=== Stored data ===

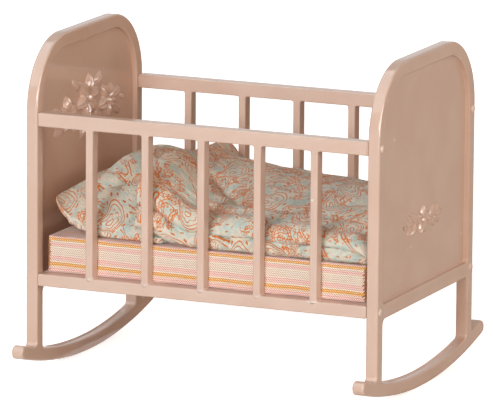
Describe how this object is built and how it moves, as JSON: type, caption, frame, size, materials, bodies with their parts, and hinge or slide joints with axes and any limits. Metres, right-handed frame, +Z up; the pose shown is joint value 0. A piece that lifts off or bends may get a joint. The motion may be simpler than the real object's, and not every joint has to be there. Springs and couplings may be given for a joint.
{
  "type": "doll cradle",
  "caption": "Miniature metal rocking cradle with arched solid ends, barred side gates and loose stuffed bedding: mattress, pillow and duvet.",
  "frame": {"origin": "on the floor, under the middle of the cradle, level with the rockers' lowest flats", "axes": "+Z up; +X along the bed from the head end to the foot end; +Y from the front gate to the back gate"},
  "size_m": [0.1076, 0.09, 0.0949],
  "materials": {
    "end_enamel": "glossy dusty-pink enamel",
    "gate_enamel": "glossy dusty-pink enamel",
    "base_enamel": "satin dusty-pink enamel",
    "rivet_enamel": "glossy dusty-pink enamel",
    "striped_ticking": "woven striped cotton ticking, matt",
    "pillow_cotton": "printed cotton, matt",
    "duvet_cotton": "printed cotton, matt",
    "wadding": "loose cotton wadding"
  },
  "bodies": {
    "cradle": {"head_end": "end_enamel", "foot_end": "end_enamel", "front_side_gate": "gate_enamel", "back_side_gate": "gate_enamel", "bed_base": "base_enamel", "head_rivet_front_top": "rivet_enamel", "head_rivet_front_bottom": "rivet_enamel", "head_rivet_back_top": "rivet_enamel", "head_rivet_back_bottom": "rivet_enamel", "foot_rivet_front_top": "rivet_enamel", "foot_rivet_front_bottom": "rivet_enamel", "foot_rivet_back_top": "rivet_enamel", "foot_rivet_back_bottom": "rivet_enamel"},
    "mattress": {"mattress_cover": "striped_ticking", "mattress_filling": "wadding"},
    "pillow": {"pillow_cover": "pillow_cotton", "pillow_filling": "wadding"},
    "duvet": {"duvet_cover": "duvet_cotton", "duvet_filling": "wadding"}
  },
  "joints": [
    {"name": "mattress_lift", "type": "slide", "parent": "cradle", "child": "mattress", "axis": [0, 0, 1], "range_m": [0, 0.07]},
    {"name": "pillow_lift", "type": "slide", "parent": "mattress", "child": "pillow", "axis": [0, 0, 1], "range_m": [0, 0.06]},
    {"name": "duvet_lift", "type": "slide", "parent": "pillow", "child": "duvet", "axis": [0, 0, 1], "range_m": [0, 0.06]}
  ]
}
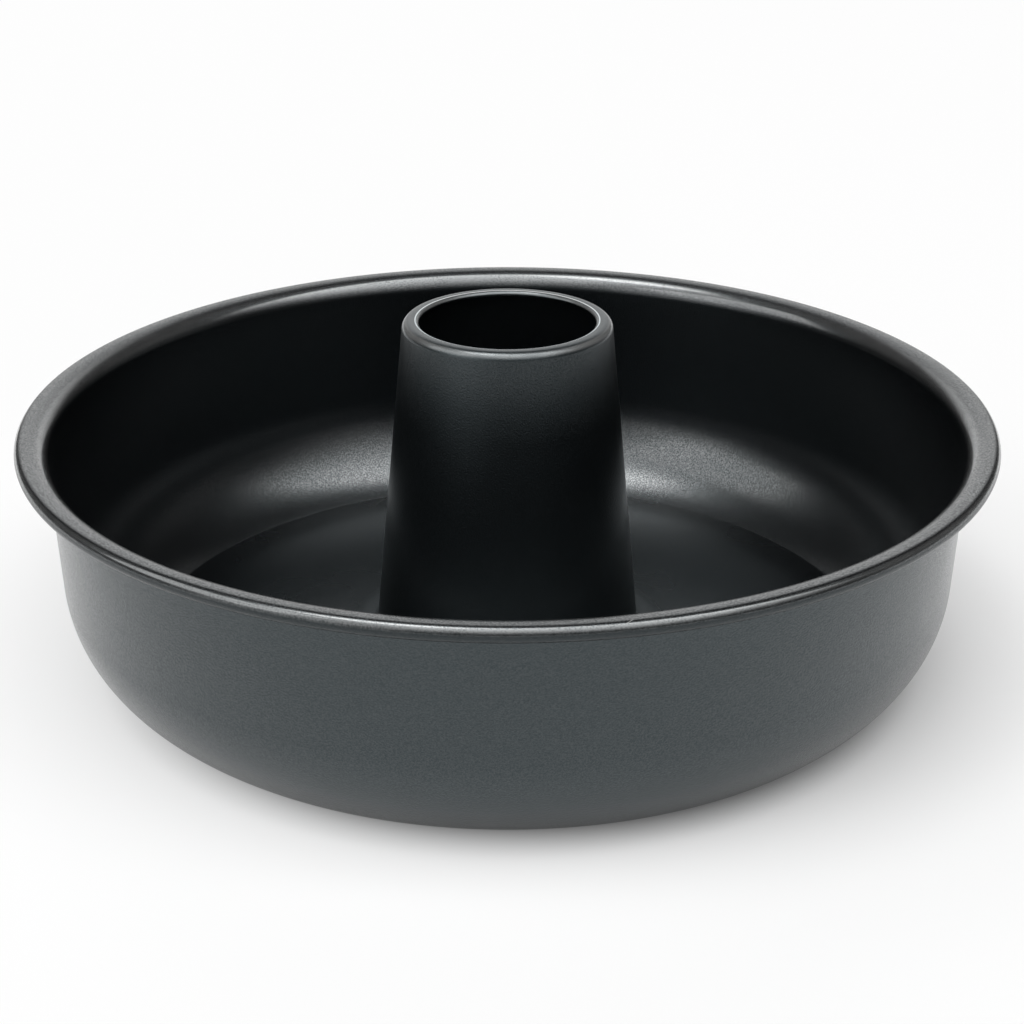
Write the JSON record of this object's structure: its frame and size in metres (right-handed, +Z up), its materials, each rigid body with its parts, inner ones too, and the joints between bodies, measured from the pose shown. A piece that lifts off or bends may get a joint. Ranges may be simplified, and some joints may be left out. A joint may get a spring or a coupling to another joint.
{
  "type": "angel food cake pan",
  "caption": "Round deep cake pan in dark coated steel with a rolled rim, a rounded lower corner and a loose base carrying a tall hollow centre tube.",
  "frame": {"origin": "middle of the flat face that the pan stands on", "axes": "+Z up along the pan's axis and out of its mouth; X and Y across the pan, which is round"},
  "size_m": [0.271, 0.271, 0.097],
  "materials": {
    "coated_steel": "semi-gloss non-stick coating",
    "bare_steel": "drawn wire"
  },
  "bodies": {
    "pan": {"pan_shell": "coated_steel", "rim_wire": "bare_steel"},
    "insert": {"base_plate": "coated_steel", "center_tube": "coated_steel"}
  },
  "joints": [
    {"name": "insert_lift", "type": "slide", "parent": "pan", "child": "insert", "axis": [0, 0, 1], "range_m": [0, 0.1]}
  ]
}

===

▶ [What the exercise asks] Only the number is wanted: how many lines in the data include the string "materials"?

▶ [Expected answer] 4